Não sou rica, não pretendo ser. Preciso do pão nosso cada dia, paz e sossego já me chega. E da boa disposição que agora tenho com as pessoas à minha volta, amigos na aldeia que me entram pela casa dentro logo pela manhã.
Tenho a Lurdes, uma funcionária, uma amiga, a trabalhar comigo há já nove anos. Trabalhamos muito em equipa, somos polivalentes, fazemos as duas tudo. As minhas filhas estão a estudar. Têm diferença de 22 meses. A Margarida estava no Porto e agora vai para Castelo Branco. A Eva vai fazer o 12.º para Chaves. Não é fácil manter o Papas Zaide com duas filhas a estudar e estar cá sozinha. Ser um uber das filhas, levá-las a todas as atividades extracurriculares. No caso da Eva, que nasceu com uma deformação na anca, o ballet era mesmo uma necessidade.

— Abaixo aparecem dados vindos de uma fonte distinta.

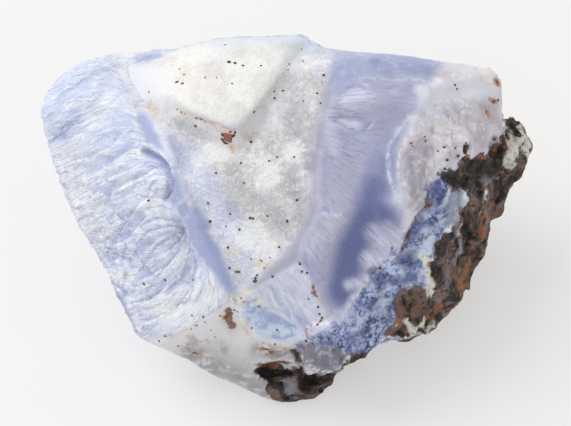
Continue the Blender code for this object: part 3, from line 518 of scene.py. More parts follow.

Foram anos mesmo muito duros para mim e para as minhas filhas. Mas já me arrependi mais do que me arrependo hoje. Continuo a dizer que, se calhar não teria tomados as mesmas decisões. Talvez não tivesse vindo para Provesende e tivesse levado a minha mãe para o Porto. Talvez nunca tivesse casado. Mas depois olho para as minhas filhas, e elas são a única coisa de que não me arrependo nada.
O melhor de viver numa aldeia é esta calma – mesmo que haja algum stress, porque recebe muita gente. Quando vejo o ar sorridente das pessoas fico contente. O bom da aldeia é que as pessoas até podem estar zangadas, mas se acontecer alguma coisa elas correm para ajudar. Se alguém não aparece há alguns dias vamos tratar de saber o que aconteceu.
O menos bom é mesmo a situação das pessoas se meterem na vida alheia, sempre pela crítica. Mas pronto, acho que nos vamos habituando. E como eu consegui ter a minha vida, também consigo fechar a minha porta e ir para casa ler – que é uma das coisas que mais gosto de fazer. Sempre consegui ter a minha vida. É isso que eu quero ensinar às minhas filhas. Não sei se o futuro delas passa ou não por aqui, por Provesende. Agora digo-lhes que se devem focar na formação. Se amanhã optarem por vir para aqui, para mim estará tudo bem.